第82号
アダムとエバによる人類の堕罪に対する救済の歴史はアブラハムからはじまりました。神はアブラハムに現われ、彼に「土地」と「子孫」が与えられ、世界の民の「祝福」の源になると約束されました。アブラハムとサラには子がありませんでしたので、サラは七十歳を過ぎると自分の奴隷であるエジプトの女ハガルをアブラハムに与えイシマエルを得ました。奴隷の子は主人の子でもあったからです。しかし、神の約束の成就は奴隷の女によってではなく、あくまでも自由な女であるサラによってでした。アブラハムが百歳の時、九十歳のサラの体に命が宿りました。それがイサクでした。

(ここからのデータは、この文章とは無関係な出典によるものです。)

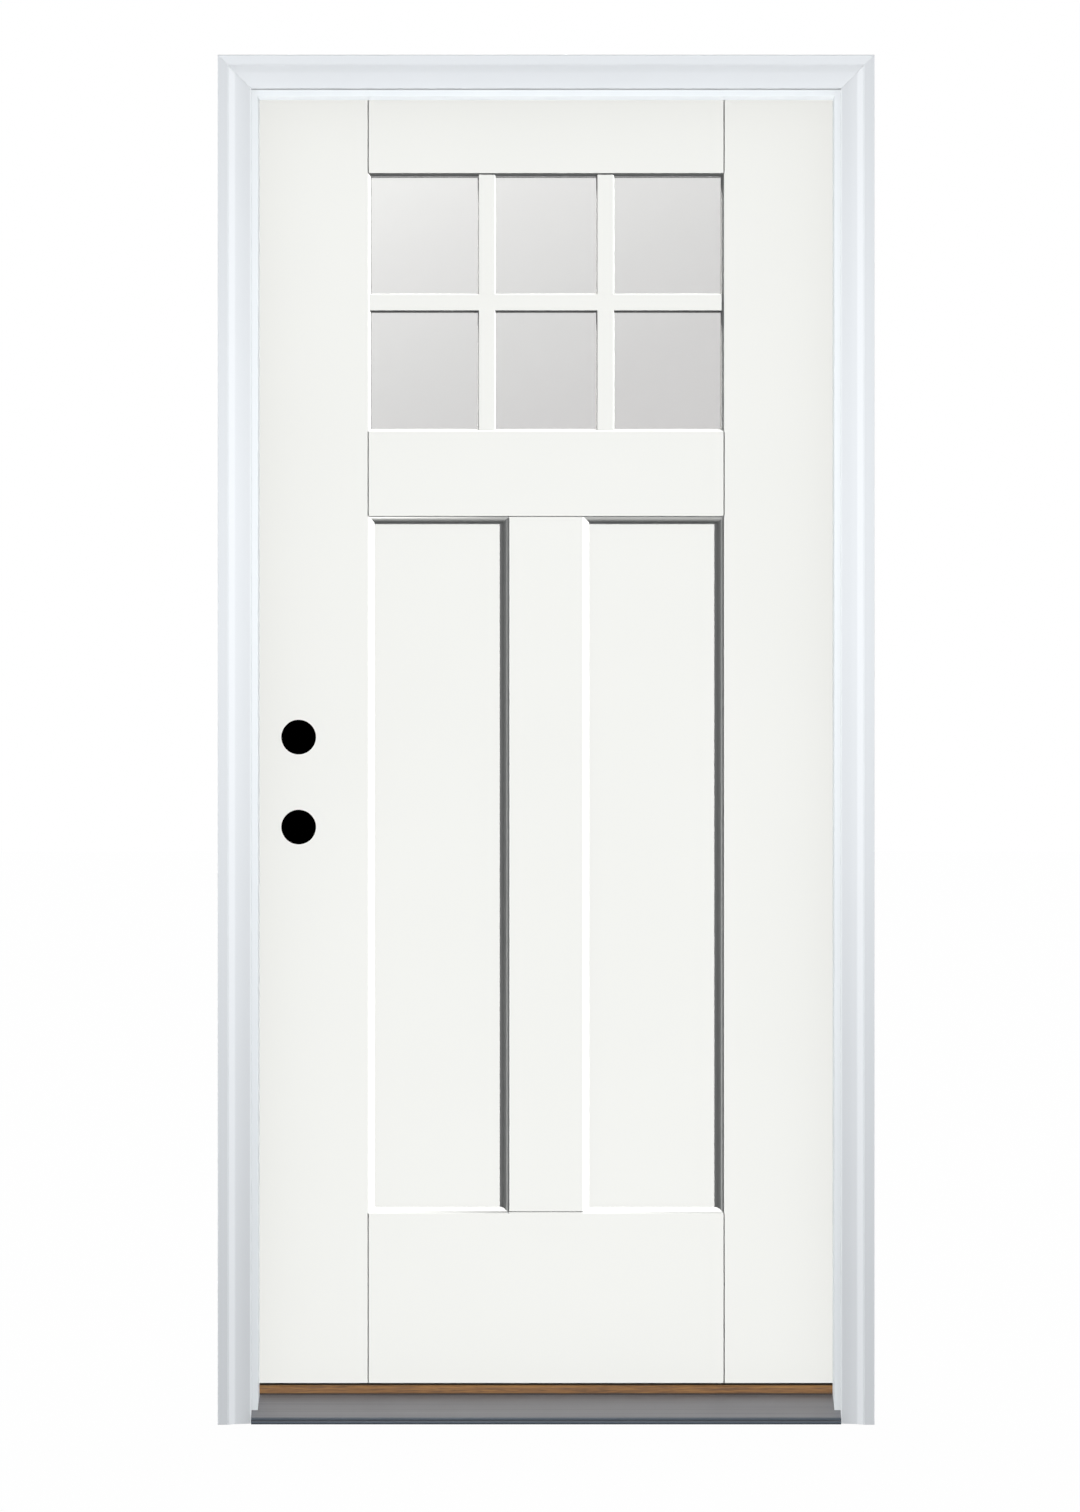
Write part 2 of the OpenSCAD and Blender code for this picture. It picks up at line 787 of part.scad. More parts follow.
// Section of a muntin bar: across, and depth below the face.
function muntin_outline() =
    let (
        r = (muntin_w - muntin_flat) / 2,
        rise = glass_d - muntin_in - muntin_side,
        c = muntin_flat / 2, d = glass_d - muntin_side
    ) concat(
        [[-muntin_w / 2, glass_d]],
        arc([-c, d], r, -rise, 180, 90, 8),
        arc([c, d], r, -rise, 90, 0, 8),
        [[muntin_w / 2, glass_d]]
    );

module crossbar() {
    intersection() {
        along_x(2 * seam_x)
            polygon([for (p = muntin_outline()) [p[1], muntin_z + p[0]]]);
        lite_recess(0, glass_d);
    }
}

// The uprights, coped over the crossbar's rounded sides.
module uprights() {
    difference() {
        intersection() {
            for (x = [-muntin_x, muntin_x]) along_z(lite_z0, lite_z1)
                polygon([for (p = muntin_outline()) [x + p[0], p[1]]]);
            lite_recess(0, glass_d);
        }
        along_x(2 * seam_x)
            polygon([for (p = muntin_outline()) [p[1], muntin_z + p[0]]]);
    }
}

module exterior_crossbar() { color(white) outdoor_side() crossbar(); }

module exterior_uprights() { color(white) outdoor_side() uprights(); }

module interior_crossbar() { color(white) indoor_side() crossbar(); }

module interior_uprights() { color(white) indoor_side() uprights(); }

// ---- Hinges ----

module at_hinges() {
    for (z = hinge_zs) translate([0, 0, z]) children();
}

// Outline of a leaf in Y and Z, with its two inner corners rounded.
module leaf_outline(grow) {
    h = hinge_h / 2;
    polygon(concat(
        arc([leaf_y0 + leaf_r, h - leaf_r], leaf_r + grow, leaf_r + grow, 90, 180, 8),
        arc([leaf_y0 + leaf_r, leaf_r - h], leaf_r + grow, leaf_r + grow, 180, 270, 8),
        [[axis_y, -h - grow], [axis_y, h + grow]]
    ));
}

// The plane of a leaf: 1 for the jamb's, -1 for the slab's.
function leaf_x(side) = side > 0 ? rabbet_x : slab_x - leaf_t;

module leaf_plate(side, grow) {
    translate([leaf_x(side), 0, 0]) rotate([90, 0, 90])
        linear_extrude(leaf_t) leaf_outline(grow);
}

module leaf_pocket(side) {
    translate([side > 0 ? -cut : 0, 0, 0]) leaf_plate(side, fit_gap);
    if (side < 0) translate([cut, 0, 0]) leaf_plate(side, fit_gap);
    if (side > 0) leaf_plate(side, fit_gap);
}

// Knuckles first, first + 2 and so on, made larger by grow.
module knuckle_row(first, grow) {
    step = hinge_h / knuckles;
    for (i = [first:2:knuckles - 1])
        translate([axis_x, axis_y, -hinge_h / 2 + i * step + knuckle_gap / 2 - grow])
            cylinder(h = step - knuckle_gap + 2 * grow, r = knuckle_r + grow, $fn = bore_fn);
}

module pin_hole() {
    translate([axis_x, axis_y, -hinge_h / 2 - cut])
        cylinder(h = hinge_h + 2 * cut, d = pin_d + 2 * turn_gap, $fn = bore_fn);
}

// One screw hole place for each row, staggered across the leaf.
module at_leaf_screws(x) {
    for (i = [0:len(screw_rows) - 1])
        translate([x, i % 2 == 0 ? screw_near : screw_far, screw_rows[i] * hinge_h]) children();
}

module leaf(side) {
    own = side > 0 ? 0 : 1;
    difference() {
        union() {
            leaf_plate(side, 0);
            knuckle_row(own, 0);
        }
        knuckle_row(1 - own, leaf_clear);
        pin_hole();
        if (side > 0) at_leaf_screws(rabbet_x) screw_hole(jamb_screw_l);
        if (side < 0) at_leaf_screws(slab_x) mirror([1, 0, 0]) screw_hole(door_screw_l);
    }
}

module jamb_leaf(z) { color(steel) translate([0, 0, z]) leaf(1); }

module door_leaf(z) { color(steel) translate([0, 0, z]) leaf(-1); }

module hinge_pin(z) {
    head_h = 3;
    color(steel) translate([axis_x, axis_y, z]) {
        translate([0, 0, -hinge_h / 2 - 1])
            cylinder(h = hinge_h + 2, d = pin_d, $fn = bore_fn);
        translate([0, 0, hinge_h / 2]) cylinder(h = head_h, r = knuckle_r - 1, $fn = bore_fn);
        translate([0, 0, hinge_h / 2 + head_h])
            cylinder(h = 1.5, r1 = knuckle_r - 1, r2 = knuckle_r - 3, $fn = bore_fn);
    }
}

module top_jamb_leaf() { jamb_leaf(hinge_top_z); }
module middle_jamb_leaf() { jamb_leaf(hinge_mid_z); }
module bottom_jamb_leaf() { jamb_leaf(hinge_low_z); }
module top_door_leaf() { door_leaf(hinge_top_z); }
module middle_door_leaf() { door_leaf(hinge_mid_z); }
module bottom_door_leaf() { door_leaf(hinge_low_z); }
module top_hinge_pin() { hinge_pin(hinge_top_z); }
module middle_hinge_pin() { hinge_pin(hinge_mid_z); }
module bottom_hinge_pin() { hinge_pin(hinge_low_z); }

module at_jamb_screws() {
    at_hinges() at_leaf_screws(rabbet_x) children();
}

module at_door_screws() {
    at_hinges() at_leaf_screws(slab_x) mirror([1, 0, 0]) children();
}

module jamb_leaf_screws() { color(steel) at_jamb_screws() screw(jamb_screw_l); }

module door_leaf_screws() { color(steel) at_door_screws() screw(door_screw_l); }

strike_jamb();
hinge_jamb();
head_jamb();
strike_brickmould();
hinge_brickmould();
head_brickmould();
strike_weatherstrip();
hinge_weatherstrip();
head_weatherstrip();
corner_pads();
sill_substrate();
sill_deck();
threshold_cap();
cap_screws();
frame_screws();
exterior_skin();
interior_skin();
lock_stile();
hinge_stile();
top_rail();
bottom_rail();
lock_block();
foam_core();
door_sweep();
glazing_surround();
exterior_glazing_tape();
interior_glazing_tape();
exterior_pane();
interior_pane();
glass_spacer();
setting_blocks();
exterior_crossbar();
exterior_uprights();
interior_crossbar();
interior_uprights();
top_jamb_leaf();
middle_jamb_leaf();
bottom_jamb_leaf();
top_door_leaf();
middle_door_leaf();
bottom_door_leaf();
top_hinge_pin();
middle_hinge_pin();
bottom_hinge_pin();
jamb_leaf_screws();
door_leaf_screws();
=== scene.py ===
# %% [markdown]
# # A panelled front door, hung in its frame
#
# The real thing is a pre-hung unit: a moulded white slab with six small panes over two tall
# recessed panels, in rabbeted jambs with a mitred casing, over a metal sill with an oak cap.
# Its solids come from a CAD model and stay the frame that everything here is measured from.
# This lesson gives each solid its eased edges, its finish and the small hardware that a stand-in
# lacks, and then hands the pieces back to the same moving bodies.

# %% Load the solids and keep their box
import json
import math

import bmesh
import bpy
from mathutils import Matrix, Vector

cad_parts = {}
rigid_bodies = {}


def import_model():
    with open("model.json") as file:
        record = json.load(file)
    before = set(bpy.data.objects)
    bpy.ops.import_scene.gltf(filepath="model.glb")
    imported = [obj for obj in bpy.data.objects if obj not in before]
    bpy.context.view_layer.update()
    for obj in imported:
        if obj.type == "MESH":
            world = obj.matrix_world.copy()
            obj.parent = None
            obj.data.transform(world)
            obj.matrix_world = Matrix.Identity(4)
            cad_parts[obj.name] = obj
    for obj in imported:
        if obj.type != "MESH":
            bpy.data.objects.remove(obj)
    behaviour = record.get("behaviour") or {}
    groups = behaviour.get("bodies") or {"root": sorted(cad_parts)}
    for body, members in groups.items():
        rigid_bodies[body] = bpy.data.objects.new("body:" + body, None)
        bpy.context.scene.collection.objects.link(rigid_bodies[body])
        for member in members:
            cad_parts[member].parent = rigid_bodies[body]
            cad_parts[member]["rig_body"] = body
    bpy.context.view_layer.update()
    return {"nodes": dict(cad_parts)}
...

イサクが成長すると、神はアブラハムにイサクを焼き尽くす献げ物とするよう命じました。その声を聞くとアブラハムは旅立ち、三日後、モリアの地で祭壇を築きイサクを捧げようとしました。その時、神は天から呼びかけ、イサクをアブラハムの手に戻されました。アブラハムはイサクに代わって雄羊を献げました。それは死からの復活でした(ヘブル一一:一九)。モリアの地は、ユダヤ人たちの伝承によればソロモンが神殿を建てた場所です(歴代三:一)。アブラハムから二千年後、そこで神の子羊である主イエスが十字架につけられました。ヨシュアは神がアブラハムに約束した「土地」と「子孫」が彼らに与えられたのを知り、民と契約を結びました(ヨシュア記二四章)。神を信じ従う決心を民としたのです。ここにヤハウェを信じ、救いの歴史を共有する十二の部族共同体が生まれました。エジプトで奴隷であった民が神により自由の民となったことは、死から命に移されたことであり、新しい時代のはじまりでした。
このような神との契約にもかかわらず、人々はすぐに土着の民の影響を受け、バアルやアシュタロトなどのカナンの神々を信じるようになりました。これらの神は農耕の神で豊穣の神でした。また、彼らは神による直接の支配ではなく、他の民と同じように王制を求めるようになりました。神に従ったダビデ王のとき国は発展しましたが、ソロモン王の後、国は二つに分裂しました。王たちと民による罪の結果、北王国イスラエルはアッシリアに、南王国ユダはバビロニアによって滅ぼされました。約束の地を追われ、捕囚となったユダの民はペルシャ王キュロスによって帰還が赦されましたが、世界に散ったイスラエルの民はエルサレム神殿を中心とする祭儀を守る神の民ではなく、律法を守る神の民として生きるようになりました。